→ DIRECTIONS FOR THIS TASK
Using the records that appear below, write out exactly the lines from the one with "Rectangle(recess_width, 2 *" through the one with "points = [vertex.co", keeping both end lines.

→ RECORD EXCERPTS

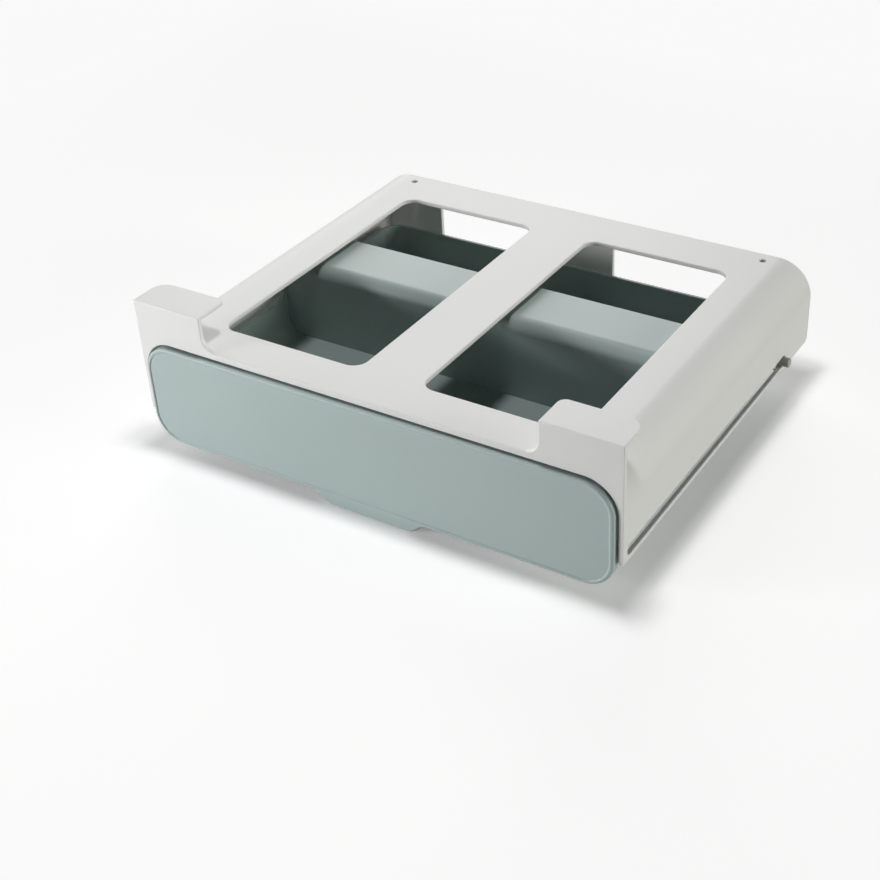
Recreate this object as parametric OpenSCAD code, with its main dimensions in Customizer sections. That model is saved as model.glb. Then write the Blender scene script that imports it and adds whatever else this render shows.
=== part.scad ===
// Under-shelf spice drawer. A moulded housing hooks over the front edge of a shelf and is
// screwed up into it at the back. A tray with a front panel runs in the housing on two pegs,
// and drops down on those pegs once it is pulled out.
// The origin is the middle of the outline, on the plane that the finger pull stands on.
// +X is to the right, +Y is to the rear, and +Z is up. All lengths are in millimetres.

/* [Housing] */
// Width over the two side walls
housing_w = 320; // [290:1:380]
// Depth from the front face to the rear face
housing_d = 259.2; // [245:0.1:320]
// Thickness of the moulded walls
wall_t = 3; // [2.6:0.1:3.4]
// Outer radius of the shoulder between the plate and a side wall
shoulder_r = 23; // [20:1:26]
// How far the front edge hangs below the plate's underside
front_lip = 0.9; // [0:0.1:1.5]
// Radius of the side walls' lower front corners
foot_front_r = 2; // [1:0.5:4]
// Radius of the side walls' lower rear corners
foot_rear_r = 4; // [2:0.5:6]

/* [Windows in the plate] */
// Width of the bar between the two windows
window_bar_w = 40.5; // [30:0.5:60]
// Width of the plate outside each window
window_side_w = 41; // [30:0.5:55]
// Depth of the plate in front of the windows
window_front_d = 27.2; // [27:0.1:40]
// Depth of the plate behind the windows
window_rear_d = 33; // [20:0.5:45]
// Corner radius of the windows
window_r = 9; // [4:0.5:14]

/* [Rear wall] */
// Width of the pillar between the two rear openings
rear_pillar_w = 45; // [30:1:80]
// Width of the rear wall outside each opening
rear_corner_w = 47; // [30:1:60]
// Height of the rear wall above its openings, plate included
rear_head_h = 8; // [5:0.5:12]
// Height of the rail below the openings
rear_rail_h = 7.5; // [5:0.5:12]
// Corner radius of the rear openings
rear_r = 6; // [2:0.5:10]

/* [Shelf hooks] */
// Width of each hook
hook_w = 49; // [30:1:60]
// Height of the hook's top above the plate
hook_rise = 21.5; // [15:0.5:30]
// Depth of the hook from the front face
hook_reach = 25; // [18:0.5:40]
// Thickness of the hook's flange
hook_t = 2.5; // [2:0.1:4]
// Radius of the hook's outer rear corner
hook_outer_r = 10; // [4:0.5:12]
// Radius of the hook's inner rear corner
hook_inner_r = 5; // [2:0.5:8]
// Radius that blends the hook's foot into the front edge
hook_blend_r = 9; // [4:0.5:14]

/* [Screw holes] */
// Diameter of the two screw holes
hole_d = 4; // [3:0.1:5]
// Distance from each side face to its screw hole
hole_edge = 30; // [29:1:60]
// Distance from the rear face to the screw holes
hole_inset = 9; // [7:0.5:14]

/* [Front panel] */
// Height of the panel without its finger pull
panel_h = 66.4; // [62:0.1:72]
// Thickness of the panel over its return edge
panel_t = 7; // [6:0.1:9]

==

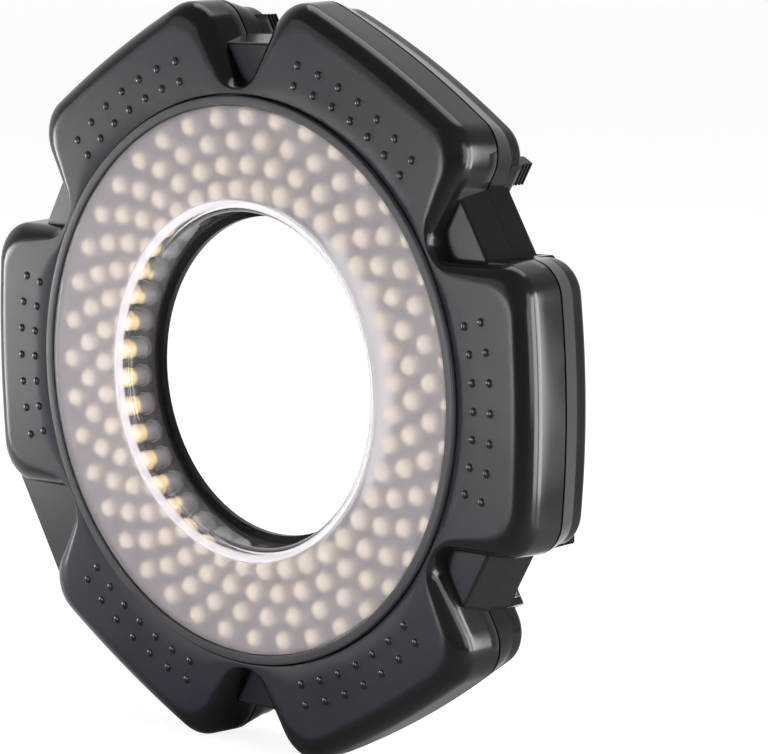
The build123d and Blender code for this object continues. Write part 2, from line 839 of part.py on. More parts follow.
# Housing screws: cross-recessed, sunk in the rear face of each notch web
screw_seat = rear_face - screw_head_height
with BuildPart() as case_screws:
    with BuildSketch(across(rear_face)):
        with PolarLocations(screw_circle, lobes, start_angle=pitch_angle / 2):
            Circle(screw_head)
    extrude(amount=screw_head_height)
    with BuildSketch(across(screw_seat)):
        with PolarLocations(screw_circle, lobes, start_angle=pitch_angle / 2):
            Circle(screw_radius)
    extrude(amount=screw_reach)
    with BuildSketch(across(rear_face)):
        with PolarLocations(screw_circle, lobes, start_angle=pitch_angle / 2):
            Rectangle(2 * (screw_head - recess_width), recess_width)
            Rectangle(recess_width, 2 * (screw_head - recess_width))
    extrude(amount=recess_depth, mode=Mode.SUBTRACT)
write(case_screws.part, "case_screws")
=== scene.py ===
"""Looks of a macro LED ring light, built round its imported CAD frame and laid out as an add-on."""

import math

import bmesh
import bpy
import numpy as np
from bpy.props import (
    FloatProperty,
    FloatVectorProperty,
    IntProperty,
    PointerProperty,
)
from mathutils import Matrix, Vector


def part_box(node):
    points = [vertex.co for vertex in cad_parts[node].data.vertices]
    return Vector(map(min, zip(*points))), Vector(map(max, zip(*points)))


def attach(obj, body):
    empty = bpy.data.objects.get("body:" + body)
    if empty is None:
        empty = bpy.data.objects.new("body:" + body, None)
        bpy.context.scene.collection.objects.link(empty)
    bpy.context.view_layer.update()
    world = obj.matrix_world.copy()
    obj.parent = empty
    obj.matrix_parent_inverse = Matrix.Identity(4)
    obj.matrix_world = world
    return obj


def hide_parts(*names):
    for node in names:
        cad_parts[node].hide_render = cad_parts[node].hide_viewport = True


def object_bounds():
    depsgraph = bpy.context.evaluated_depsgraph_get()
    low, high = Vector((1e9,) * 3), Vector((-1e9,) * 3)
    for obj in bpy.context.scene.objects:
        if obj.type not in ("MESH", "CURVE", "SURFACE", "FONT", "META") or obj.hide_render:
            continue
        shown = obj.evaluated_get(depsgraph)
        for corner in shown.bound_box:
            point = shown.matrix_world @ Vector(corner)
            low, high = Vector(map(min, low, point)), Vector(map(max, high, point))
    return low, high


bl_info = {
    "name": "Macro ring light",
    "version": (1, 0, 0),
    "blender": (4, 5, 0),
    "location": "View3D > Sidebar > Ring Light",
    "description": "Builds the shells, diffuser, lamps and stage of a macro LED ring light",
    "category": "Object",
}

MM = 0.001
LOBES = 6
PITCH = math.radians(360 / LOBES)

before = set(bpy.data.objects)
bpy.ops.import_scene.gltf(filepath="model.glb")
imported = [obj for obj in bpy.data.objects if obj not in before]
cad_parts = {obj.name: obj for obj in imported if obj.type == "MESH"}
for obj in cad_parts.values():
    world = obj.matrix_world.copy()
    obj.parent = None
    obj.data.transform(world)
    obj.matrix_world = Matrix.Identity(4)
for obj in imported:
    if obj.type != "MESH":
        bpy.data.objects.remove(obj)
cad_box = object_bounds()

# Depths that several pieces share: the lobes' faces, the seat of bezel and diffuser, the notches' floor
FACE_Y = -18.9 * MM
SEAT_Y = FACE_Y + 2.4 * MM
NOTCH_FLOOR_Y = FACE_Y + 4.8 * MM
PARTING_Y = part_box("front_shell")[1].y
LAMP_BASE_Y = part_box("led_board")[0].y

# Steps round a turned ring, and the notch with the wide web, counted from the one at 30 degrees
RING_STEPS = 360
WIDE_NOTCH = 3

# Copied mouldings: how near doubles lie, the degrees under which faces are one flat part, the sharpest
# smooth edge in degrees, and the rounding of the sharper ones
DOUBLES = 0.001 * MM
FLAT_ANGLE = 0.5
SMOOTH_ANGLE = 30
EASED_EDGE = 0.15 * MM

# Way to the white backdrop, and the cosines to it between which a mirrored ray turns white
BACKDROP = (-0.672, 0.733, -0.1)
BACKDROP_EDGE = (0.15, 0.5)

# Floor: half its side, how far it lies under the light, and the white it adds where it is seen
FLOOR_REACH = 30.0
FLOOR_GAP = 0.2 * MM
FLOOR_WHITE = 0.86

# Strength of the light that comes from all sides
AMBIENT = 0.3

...

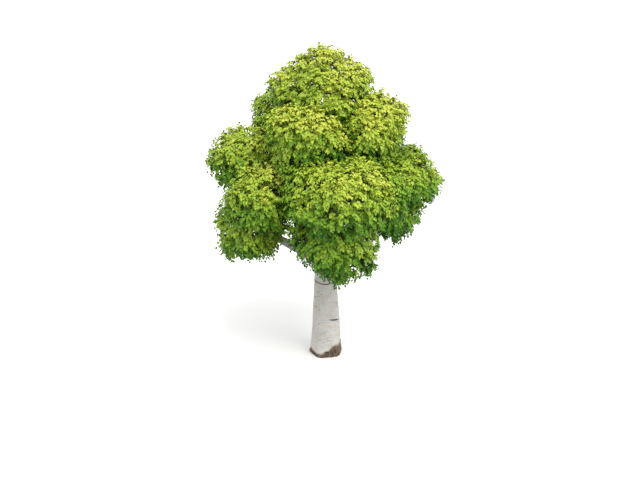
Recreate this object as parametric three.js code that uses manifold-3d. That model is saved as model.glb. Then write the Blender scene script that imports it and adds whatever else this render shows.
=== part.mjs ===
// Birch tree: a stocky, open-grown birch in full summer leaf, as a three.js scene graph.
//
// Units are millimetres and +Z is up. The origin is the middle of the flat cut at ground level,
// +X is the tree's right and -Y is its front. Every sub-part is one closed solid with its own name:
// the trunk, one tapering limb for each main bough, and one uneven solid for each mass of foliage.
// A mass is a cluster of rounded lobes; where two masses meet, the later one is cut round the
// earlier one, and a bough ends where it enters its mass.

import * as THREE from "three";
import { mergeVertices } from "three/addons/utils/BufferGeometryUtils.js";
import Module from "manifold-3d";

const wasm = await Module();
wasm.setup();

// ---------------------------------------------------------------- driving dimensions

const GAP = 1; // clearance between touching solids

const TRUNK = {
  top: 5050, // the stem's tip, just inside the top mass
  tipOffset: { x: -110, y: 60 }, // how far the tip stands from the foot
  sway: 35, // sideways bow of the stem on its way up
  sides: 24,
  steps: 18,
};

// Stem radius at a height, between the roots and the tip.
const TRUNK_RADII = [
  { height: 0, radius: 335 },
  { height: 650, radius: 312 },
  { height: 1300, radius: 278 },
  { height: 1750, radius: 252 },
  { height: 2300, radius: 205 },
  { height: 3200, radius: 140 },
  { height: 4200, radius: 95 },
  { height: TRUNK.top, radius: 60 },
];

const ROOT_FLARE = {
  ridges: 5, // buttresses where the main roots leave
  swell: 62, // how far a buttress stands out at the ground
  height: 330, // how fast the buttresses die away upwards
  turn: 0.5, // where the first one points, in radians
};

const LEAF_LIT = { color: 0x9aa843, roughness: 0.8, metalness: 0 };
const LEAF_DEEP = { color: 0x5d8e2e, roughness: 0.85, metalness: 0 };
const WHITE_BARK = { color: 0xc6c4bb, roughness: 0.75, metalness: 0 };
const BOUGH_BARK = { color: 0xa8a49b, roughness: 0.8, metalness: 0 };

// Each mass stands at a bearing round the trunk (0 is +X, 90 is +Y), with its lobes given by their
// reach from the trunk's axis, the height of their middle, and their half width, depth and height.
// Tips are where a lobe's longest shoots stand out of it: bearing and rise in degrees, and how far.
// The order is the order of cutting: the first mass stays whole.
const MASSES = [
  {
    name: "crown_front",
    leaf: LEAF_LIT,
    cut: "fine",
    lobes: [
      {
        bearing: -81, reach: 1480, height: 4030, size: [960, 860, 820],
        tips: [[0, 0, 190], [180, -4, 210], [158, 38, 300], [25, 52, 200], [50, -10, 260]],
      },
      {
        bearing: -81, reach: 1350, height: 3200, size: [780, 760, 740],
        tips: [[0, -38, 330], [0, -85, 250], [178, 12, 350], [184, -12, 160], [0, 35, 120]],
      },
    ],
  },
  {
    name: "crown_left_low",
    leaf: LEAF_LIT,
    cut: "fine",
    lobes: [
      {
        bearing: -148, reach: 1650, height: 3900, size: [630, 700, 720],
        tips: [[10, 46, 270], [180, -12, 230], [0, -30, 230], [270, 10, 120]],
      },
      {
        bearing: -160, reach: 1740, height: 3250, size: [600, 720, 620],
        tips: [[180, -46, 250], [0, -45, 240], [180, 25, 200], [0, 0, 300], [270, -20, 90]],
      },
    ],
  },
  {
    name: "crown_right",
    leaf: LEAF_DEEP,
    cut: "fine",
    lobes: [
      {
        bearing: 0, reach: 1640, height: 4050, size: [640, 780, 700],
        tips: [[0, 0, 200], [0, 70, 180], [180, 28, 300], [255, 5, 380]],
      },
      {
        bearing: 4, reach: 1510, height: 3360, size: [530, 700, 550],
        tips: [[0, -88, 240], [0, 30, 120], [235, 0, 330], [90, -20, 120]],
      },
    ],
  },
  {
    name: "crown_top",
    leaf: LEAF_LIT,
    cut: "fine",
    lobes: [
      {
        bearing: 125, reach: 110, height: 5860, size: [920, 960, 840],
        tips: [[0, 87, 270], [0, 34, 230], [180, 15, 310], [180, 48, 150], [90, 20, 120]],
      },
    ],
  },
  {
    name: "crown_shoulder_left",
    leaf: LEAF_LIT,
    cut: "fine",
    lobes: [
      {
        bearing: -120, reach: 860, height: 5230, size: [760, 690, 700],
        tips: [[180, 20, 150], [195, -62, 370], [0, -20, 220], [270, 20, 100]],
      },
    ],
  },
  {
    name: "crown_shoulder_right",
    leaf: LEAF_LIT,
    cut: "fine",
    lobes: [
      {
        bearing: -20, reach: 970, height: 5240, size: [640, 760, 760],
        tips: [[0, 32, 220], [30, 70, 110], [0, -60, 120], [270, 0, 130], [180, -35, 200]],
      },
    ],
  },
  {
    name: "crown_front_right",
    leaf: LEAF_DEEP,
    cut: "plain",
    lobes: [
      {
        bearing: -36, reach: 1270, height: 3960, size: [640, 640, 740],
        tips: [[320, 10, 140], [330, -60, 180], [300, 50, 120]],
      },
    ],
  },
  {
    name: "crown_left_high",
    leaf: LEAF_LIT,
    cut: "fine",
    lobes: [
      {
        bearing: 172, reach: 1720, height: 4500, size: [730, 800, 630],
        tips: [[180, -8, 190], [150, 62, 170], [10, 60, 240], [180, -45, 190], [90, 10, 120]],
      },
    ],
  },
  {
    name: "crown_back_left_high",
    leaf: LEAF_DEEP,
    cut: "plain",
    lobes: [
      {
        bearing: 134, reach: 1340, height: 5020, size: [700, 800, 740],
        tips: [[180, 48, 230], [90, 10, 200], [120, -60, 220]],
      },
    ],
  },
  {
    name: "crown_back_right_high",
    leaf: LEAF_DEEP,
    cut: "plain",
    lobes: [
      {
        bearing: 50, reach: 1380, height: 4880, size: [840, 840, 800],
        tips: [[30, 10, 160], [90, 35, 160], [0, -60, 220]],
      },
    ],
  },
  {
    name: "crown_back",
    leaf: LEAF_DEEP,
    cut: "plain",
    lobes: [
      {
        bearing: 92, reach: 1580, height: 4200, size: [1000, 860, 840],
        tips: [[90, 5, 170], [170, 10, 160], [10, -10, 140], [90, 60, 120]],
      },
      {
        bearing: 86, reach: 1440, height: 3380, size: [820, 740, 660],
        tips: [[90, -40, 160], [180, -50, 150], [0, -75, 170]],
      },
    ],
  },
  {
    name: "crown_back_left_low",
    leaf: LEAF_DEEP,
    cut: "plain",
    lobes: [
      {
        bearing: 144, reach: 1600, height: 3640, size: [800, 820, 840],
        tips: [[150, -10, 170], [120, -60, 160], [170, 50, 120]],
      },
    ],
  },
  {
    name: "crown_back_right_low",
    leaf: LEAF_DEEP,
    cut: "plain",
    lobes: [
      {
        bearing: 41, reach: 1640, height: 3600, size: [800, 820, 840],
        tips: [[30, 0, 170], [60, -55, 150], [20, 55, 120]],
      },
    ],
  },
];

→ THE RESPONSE
            Rectangle(recess_width, 2 * (screw_head - recess_width))
    extrude(amount=recess_depth, mode=Mode.SUBTRACT)
write(case_screws.part, "case_screws")
=== scene.py ===
"""Looks of a macro LED ring light, built round its imported CAD frame and laid out as an add-on."""

import math

import bmesh
import bpy
import numpy as np
from bpy.props import (
    FloatProperty,
    FloatVectorProperty,
    IntProperty,
    PointerProperty,
)
from mathutils import Matrix, Vector


def part_box(node):
    points = [vertex.co for vertex in cad_parts[node].data.vertices]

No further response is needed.